With the reds, the idea is not to get too far into the heavy body realm or too far into the big tannin realm.  The amounts of vinegar and salt in most Thanksgiving meals can typically match the bitterness in the tannins of the above varietals and blends.  The idea with the reds is to match up the red-fruit-jammy and herbaceous flavors while keeping an eye on the tannins.  For some, lots of tannins aren’t a big deal and they kind of like it.  But if you’re having a large number of people over, there are high chances that not everyone is like this.  So if you do want to try a more tannic red, just make sure those who don’t enjoy that sort of thing have a chance to get more vinegar, citric acid or salt in their mouths before they take a quaff.  If your fruits are swaying more to the darker end (blackberries, plums) then you can switch over to the medium-bodied dark fruit wines like Merlot, Syrah, Monastrell, etc.

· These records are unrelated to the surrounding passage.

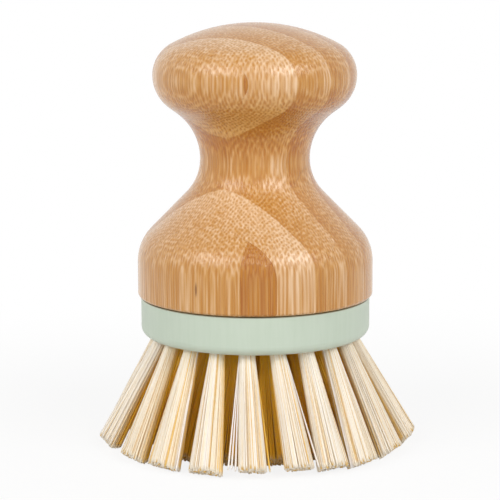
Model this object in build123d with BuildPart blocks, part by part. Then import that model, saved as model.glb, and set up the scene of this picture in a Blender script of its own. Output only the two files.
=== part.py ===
from build123d import *
from math import acos, atan2, cos, degrees, hypot, radians, sin, sqrt
import os

# Hand brush for vegetables: a turned bamboo handle on a round painted block,
# with bristle tufts that fan out from holes in the face of the block.
# Millimetres, +Z up the axis of the brush, bristle tips on the plane Z = 0.

# Heights along the axis
bristle_height = 23.9  # tips of the bristles to the face of the block
block_thickness = 8.4
handle_height = 57.7

# Handle, turned from laminated bamboo
body_radius = 25.0
band_height = 7.3  # upright band above the foot of the handle
neck_radius = 11.6
neck_drop = 17.6  # widest part of the knob down to the narrowest part of the neck
knob_radius = 21.5
knob_drop = 10.9  # top of the handle down to the widest part of the knob
foot_round = 0.7

# The curves of the handle, as shares of the fullest curves that fit
shoulder_curve_share = 0.40
neck_foot_share = 0.42
neck_head_share = 0.59
knob_underside_share = 0.40
knob_edge_share = 0.68

# Block, turned and painted, with a spigot that is glued into the handle
block_inset = 0.65  # the handle overhangs the block by this much
block_round = 1.9  # round along the lower edge of the block
block_break = 0.35  # bevel along the upper edge, which makes the seam
spigot_radius = 10.0
spigot_height = 6.0
spigot_chamfer = 0.8
spigot_clearance = 0.1  # room for glue at the side of the spigot
socket_relief = 0.5  # room above the spigot

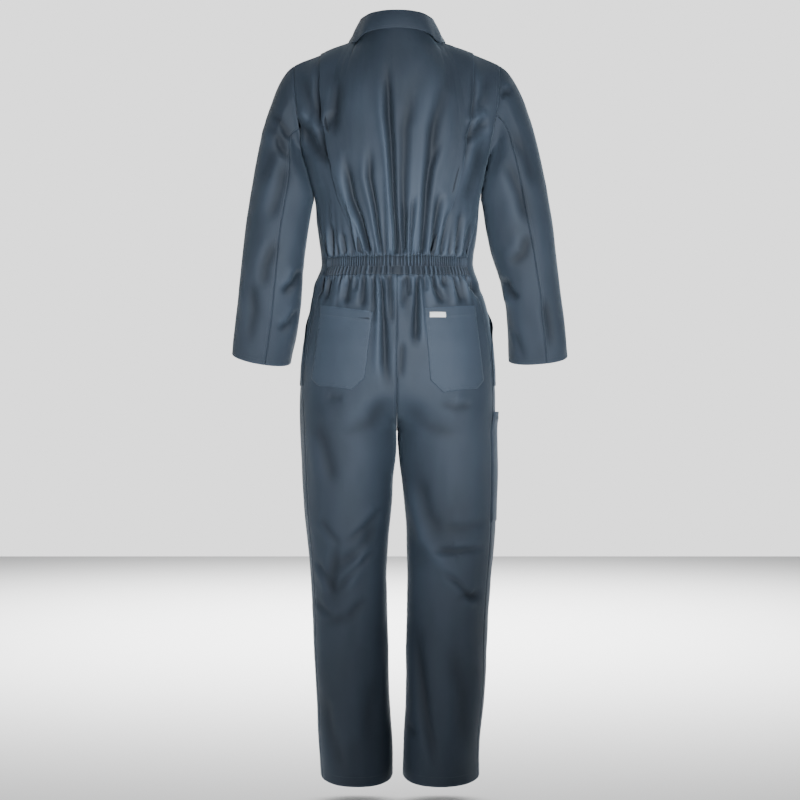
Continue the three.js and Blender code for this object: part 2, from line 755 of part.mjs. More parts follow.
function addBackLegs() {
  const panels = {};
  for (const side of Object.keys(SIDES)) {
    const place = bodyPlace(side, "back");
    const panel = new Panel(
      (across, level) => place(across * (1 - frontWrap(heightOf(level))), level),
      spread(0, 1, 12),
      lowerRows,
    ).trim({ high: TRIM, first: TRIM, last: TRIM });
    panels[side] = addHalf("leg_back_" + side, panel, side);
  }
  return panels;
}

// A casing across the back, gathered by its elastic.
function addWaistband() {
  const rows = [WAIST_TOP_Z, WAIST_STITCH_Z, WAIST_BOTTOM_Z];
  const places = {
    left: bodyPlace("left", "back", () => 0),
    right: bodyPlace("right", "back", () => 0),
  };
  const band = new Panel(
    (column, level) => {
      const share = Math.abs(column) * (1 - frontWrap(heightOf(level)));
      return places[column >= 0 ? "left" : "right"](share, level);
    },
    spread(-1, 1, 2 * GATHERS),
    rows.map(levelOf),
  ).trim({ low: TRIM, high: TRIM, first: TRIM, last: TRIM });
  const wave = (i, j) => 0.8 + (j % 2 ? 1 : -1) * GATHER_HEIGHT * (i === 2 ? 0.6 : 1);
  addWall("waistband_back", band, wave, (i, j) => wave(i, j) + CLOTH);
}

function addSleeves() {
  const rows = [0, 0.1, 0.22, 0.36, 0.52, 0.68, 0.84, ...spread(1, 2, 6)];
  for (const side of Object.keys(SIDES)) {
    const form = (angle, length) => sleeveForm(side, angle, clamp01(length / 2) * 2);
    const surface = onForm(form, side, { across: 100, out: -1 }, () => 0);
    const place = (angle, length) => {
      const cell = surface(angle, length);
      if (length > 0) return cell;
      const { normal } = armhole(side, angle);
      return { point: cell.point, normal: normal.setX(normal.x * SIDES[side]) };
    };
    const parts = {
      under: spread(HIND_SEAM[side], FORE_SEAM, 8),
      top: [...spread(FORE_SEAM - 360, 0, 9), ...spread(0, HIND_SEAM[side], 6).slice(1)],
    };
    for (const [part, angles] of Object.entries(parts)) {
      if (SIDES[side] < 0) angles.reverse();
      const panel = new Panel(place, angles, rows).trim({ first: SLEEVE_TRIM, last: SLEEVE_TRIM });
      addWall(`sleeve_${part}_${side}`, panel, 0, CLOTH);
    }
  }
}

// Where along a row of a panel its outer face is that far from the middle of the suit.
function acrossAt(panel, x, level) {
  let [low, high] = [0, 1];
  for (let i = 0; i < 30; i++) {
    const middle = (low + high) / 2;
    if (Math.abs(panel.at(middle, level, CLOTH).x) < x) low = middle;
    else high = middle;
  }
  return low;
}

// A patch on a panel. Its rows and columns are the panel's own, held inside the patch's
// bounds, with more rows where they are asked for, so that it lies on the panel's facets.
function patch(panel, bounds, extraLevels = []) {
  const within = (list, [low, high]) => list.filter((value) => value > low && value < high);
  const ordered = (list, [low, high]) =>
    [low, ...[...within(list, [low, high])].sort((a, b) => a - b), high];
  const us = ordered(panel.us, bounds.u);
  const vs = ordered([...panel.vs, ...extraLevels], bounds.v);
  const hold = (value, [low, high], index, last, step) =>
    Math.min(Math.max(value, low + index * step), high - (last - index) * step);
  const place = (u, v) => {
    const [i, j] = [us.indexOf(u), vs.indexOf(v)];
    const level = hold(v, bounds.levels(u), j, vs.length - 1, 0.003);
    const across = hold(u, bounds.across(level), i, us.length - 1, 0.002);
    return {
      point: panel.at(across, level, CLOTH + PATCH_GAP),
      normal: panel.normalAt(across, level),
    };
  };
  return new Panel(place, us, vs);
}

// Back pockets, by straight edges between their corners, with both lower corners cut.
function addBackPockets(panels) {
  for (const [side, corners] of Object.entries(BACK_POCKETS)) {
    const base = panels[side];
    const { innerTop, outerTop, innerLow, outerLow } = corners;
    const share = (x) => clamp01((x - innerTop[0]) / (outerTop[0] - innerTop[0]));
    const top = (x) => lerp(innerTop[1], outerTop[1], share(x));
    const low = (x) => lerp(innerLow[1], outerLow[1], share(x));
    const sides = (z) => {
      const down = clamp01((innerTop[1] - z) / (innerTop[1] - innerLow[1]));
      const cut = clamp01((down - (1 - POCKET_CUT)) / POCKET_CUT) * POCKET_CUT_SIDE;
      const inner = lerp(innerTop[0], innerLow[0], down);
      const outer = lerp(outerTop[0], outerLow[0], down);
      return [lerp(inner, outer, cut), lerp(outer, inner, cut)];
    };
    const xAt = (u, z) => Math.abs(base.at(u, levelOf(z), CLOTH).x);
    const bounds = {
      levels: (u) => {
        const x = xAt(u, (innerTop[1] + innerLow[1]) / 2);
        return [levelOf(low(x)), levelOf(top(x))];
      },
      across: (level) => sides(heightOf(level)).map((x) => acrossAt(base, x, level)),
    };
    const [highest, lowest] = [outerTop[1], innerLow[1]].map(levelOf);
    bounds.v = [lowest, highest];
    const widest = [highest, lowest, (highest + lowest) / 2].map(bounds.across);
    bounds.u = [Math.min(...widest.map((w) => w[0])), Math.max(...widest.map((w) => w[1]))];
    const hem = levelOf(innerTop[1] - POCKET_HEM);
    const panel = patch(base, bounds, [hem, levelOf(innerLow[1] + 24)]);
    const wall = (i) => PATCH_CLOTH + (panel.vs[i] >= hem ? HEM_EXTRA : 0);
    addWall("back_pocket_" + side, panel, 0, wall);
  }
}

// A small plain tab across the corner of the right back pocket.
function addLabel(panels) {
  const base = panels.right;
  const [x, z] = LABEL.innerTop;
  const [width, height] = LABEL.size;
  const v = [levelOf(z - height), levelOf(z)];
  const across = (level) => [x, x + width].map((edge) => acrossAt(base, edge, level));
  const bounds = { u: across(v[0]), v, levels: () => v, across };
  const under = PATCH_CLOTH + HEM_EXTRA + 0.7;
  addWall("label", patch(base, bounds), under, under + LABEL.wall, "label");
}

// The place across a front that is that share of the way round.
const frontAcross = (share, level) => share / (1 + frontWrap(heightOf(level)));

// A long narrow pocket on the outside of the right leg, caught in the side seam.
function addRulePocket(panels) {
  const { top, bottom, seamTurn, width, bulge } = RULE_POCKET;
  const v = [levelOf(bottom), levelOf(top)];
  const across = (level) => {
    const seam = 1 + frontWrap(heightOf(level)) - seamTurn;
    return [frontAcross(seam - width, level), frontAcross(seam, level)];
  };
  const bounds = { u: [across(v[0])[0], across(v[0])[1]], v, levels: () => v, across };
  const panel = patch(panels.right, bounds);
  const last = panel.us.length - 1;
  const stand = (i, j) =>
    bulge * Math.sin((Math.PI * j) / last) * (i / (panel.vs.length - 1)) ** 2;
  addWall("rule_pocket", panel, stand, (i, j) => stand(i, j) + PATCH_CLOTH);
}

// Front pockets, each with a slanted mouth towards the side seam.
function addHipPockets(panels) {
  const { top, mouthLow, bottom, innerShare, mouthTopShare, mouthLowShare, gape } = HIP_POCKET;
  for (const side of Object.keys(SIDES)) {
    const v = [levelOf(bottom), levelOf(top)];
    const opening = (level) => clamp01((top - heightOf(level)) / (top - mouthLow));
    const across = (level) => [
      frontAcross(innerShare, level),
      frontAcross(lerp(mouthTopShare, mouthLowShare, opening(level)), level),
    ];
    const bounds = { u: [across(v[1])[0], across(v[0])[1]], v, levels: () => v, across };
    const panel = patch(panels[side], bounds, spread(mouthLow, top, 10).map(levelOf));
    const last = panel.us.length - 1;
    const open = (i, j) =>
      j === last ? gape * Math.sin(Math.PI * opening(panel.vs[i])) : 0;
    addWall("hip_pocket_" + side, panel, open, (i, j) => open(i, j) + PATCH_CLOTH);
  }
}

// The placket lies over the middle of both fronts, and its studs stand on it.
function addPlacket(panels) {
  const { halfWidth, top, bottom, wall } = PLACKET;
  const place = (x, level) => {
    const panel = panels[x >= 0 ? "left" : "right"];
    const across = x === 0 ? 0 : acrossAt(panel, Math.abs(x), level);
    const point = panel.at(across, level, CLOTH);
    const normal = panel.normalAt(across, level);
    if (x === 0) [point.x, normal.x] = [0, 0];
    return { point, normal: normal.normalize() };
  };
  const within = (level) => level > levelOf(bottom) && level < top;
  const rows = [levelOf(bottom), ...[...lowerRows, ...upperRows].filter(within), top];
  const strip = new Panel(place, spread(-halfWidth, halfWidth, 4), rows);
  addWall("placket", strip, PATCH_GAP, PATCH_GAP + wall);
  for (let i = 0; i < STUD.count; i++) {
    const level = lerp(STUD.first, STUD.last, i / (STUD.count - 1));
    const normal = strip.normalAt(0, level);
    addStud("stud_" + (i + 1), strip.at(0, level, PATCH_GAP + wall + STUD.gap), normal);
  }
}

// A press stud's cap.
function addStud(name, point, normal) {
  const { radius, height, rim } = STUD;
  const profile = [
    [0, 0],
    [radius, 0],
    [radius, rim],
    [radius * 0.62, height * 0.86],
    [0, height],
  ].map(([x, y]) => new THREE.Vector2(x, y));
  const mesh = add(name, new THREE.LatheGeometry(profile, 12), "stud");
  mesh.position.copy(point);
  mesh.quaternion.setFromUnitVectors(vec(0, 1, 0), normal);
}

// The collar: a stand that rises from the neck seam, turns over and falls.
function addCollar() {
  const line = Object.fromEntries(
    Object.keys(COLLAR_LINE[0]).map((name) => [name, curve(COLLAR_LINE, "angle", name)]),
  );
  const last = COLLAR_LINE.at(-1).angle;
  const { wall, turn, lift, frontLift } = COLLAR;
  const ribbon = (angle) => {
    const size = Math.abs(angle);
    const sign = Math.sign(angle) || 1;
    const neck = neckPoint(size);
    const level = vec(neck.x, neck.y - NECK_MIDDLE_Y, 0).normalize();
    const seam = neck.clone().add(vec(0, 0, lift + frontLift * smooth((size - 60) / 60)));
    const foot = neck.clone().addScaledVector(level, line.standOut(size));
    const roll = foot.clone().setZ(line.rollZ(size) - turn);
    const hub = roll.clone().addScaledVector(level, turn);
    const edge = vec(line.edgeX(size), line.edgeY(size), line.edgeZ(size));
    const path = [seam, seam.clone().lerp(roll, 0.5)];
    for (const bend of [0, 45, 90, 135, 180]) {
      path.push(hub.clone().addScaledVector(level, -turn * Math.cos(rad(bend)))
        .add(vec(0, 0, turn * Math.sin(rad(bend)))));
    }
    const over = path.at(-1);
    const swell = level.clone().multiplyScalar(2.5);
    path.push(over.clone().lerp(edge, 0.35).add(swell), over.clone().lerp(edge, 0.7).add(swell));
    path.push(edge);
    return path.map((p) => vec(p.x * sign, p.y, p.z));
  };
  const angles = spread(-last, last, 30);
  const paths = angles.map(ribbon);
  const faces = [1, -1].map((way) =>
    paths.map((path, i) =>
      path.map((point, j) => {
        const along = path[Math.min(j + 1, path.length - 1)].clone()
          .sub(path[Math.max(j - 1, 0)]);
        const round = paths[Math.min(i + 1, paths.length - 1)][j].clone()
          .sub(paths[Math.max(i - 1, 0)][j]);
        const out = along.cross(round).normalize();
        return point.clone().addScaledVector(out, (way * wall) / 2);
      }),
    ),
  );
  add("collar", shell(...faces));
}

addBack();
addWaistband();
addSleeves();
addCollar();
const fronts = addFronts();
addHipPockets(fronts);
addRulePocket(fronts);
addPlacket(fronts);
const backLegs = addBackLegs();
addBackPockets(backLegs);
addLabel(backLegs);

export default suit;
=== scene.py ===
"""A work boiler suit, filled out as if it were worn, with nobody in it.

Sizes are in millimetres, as a maker cuts cloth, and the finished meshes are in metres, in the
frame of the suit's solids: +Z up, the front facing -Y, the wearer's left on +X, and the
origin in the middle of the neck, level with the shoulders.
"""

import logging
import math
from dataclasses import dataclass, field
from enum import Enum
from typing import Any, Callable, Sequence

import bpy
import numpy as np
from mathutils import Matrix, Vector

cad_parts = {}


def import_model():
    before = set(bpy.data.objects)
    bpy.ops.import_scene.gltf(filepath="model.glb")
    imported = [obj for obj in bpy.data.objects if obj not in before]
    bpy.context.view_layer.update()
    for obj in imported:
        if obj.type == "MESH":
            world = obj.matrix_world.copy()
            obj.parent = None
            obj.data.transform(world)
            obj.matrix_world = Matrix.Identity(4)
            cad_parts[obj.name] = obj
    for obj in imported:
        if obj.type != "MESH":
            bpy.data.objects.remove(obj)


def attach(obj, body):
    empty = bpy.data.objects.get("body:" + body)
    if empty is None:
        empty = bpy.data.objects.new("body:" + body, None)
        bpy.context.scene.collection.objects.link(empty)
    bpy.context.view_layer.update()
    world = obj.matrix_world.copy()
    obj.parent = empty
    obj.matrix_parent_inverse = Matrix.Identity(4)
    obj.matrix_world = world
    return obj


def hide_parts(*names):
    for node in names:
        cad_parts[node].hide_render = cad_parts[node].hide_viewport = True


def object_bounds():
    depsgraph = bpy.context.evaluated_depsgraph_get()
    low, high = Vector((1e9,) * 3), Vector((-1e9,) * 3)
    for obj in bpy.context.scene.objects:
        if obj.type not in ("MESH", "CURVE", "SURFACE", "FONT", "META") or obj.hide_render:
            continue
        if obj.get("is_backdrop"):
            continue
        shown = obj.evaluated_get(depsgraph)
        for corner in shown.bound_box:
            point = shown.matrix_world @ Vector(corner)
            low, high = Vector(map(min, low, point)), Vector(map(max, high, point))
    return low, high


Array = np.ndarray
Reader = Callable[[Array], Array]
Surface = Callable[[Array, Array], tuple[Array, Array]]
Insets = tuple[float, ...]
Triple = tuple[float, float, float]
Tree = bpy.types.NodeTree
Piece = bpy.types.Object
Material = bpy.types.Material

LOG = logging.getLogger("boiler_suit")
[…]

Just remember, if you really like a couple wines, chances are that those can work for the “perfect” Thanksgiving meal.  You might have to make some small adjustments to your menu, but everything should work out fine.  Those of us who enjoy wine have an expectation bar at some level and as long as it meets that or surpasses it, we’re good.  We don’t fret over prefect pairings, especially if we aren’t doing the cooking or bringing the wine.  If you do have someone who you know has the highest expectation bar, go ahead and tell them to bring the wine.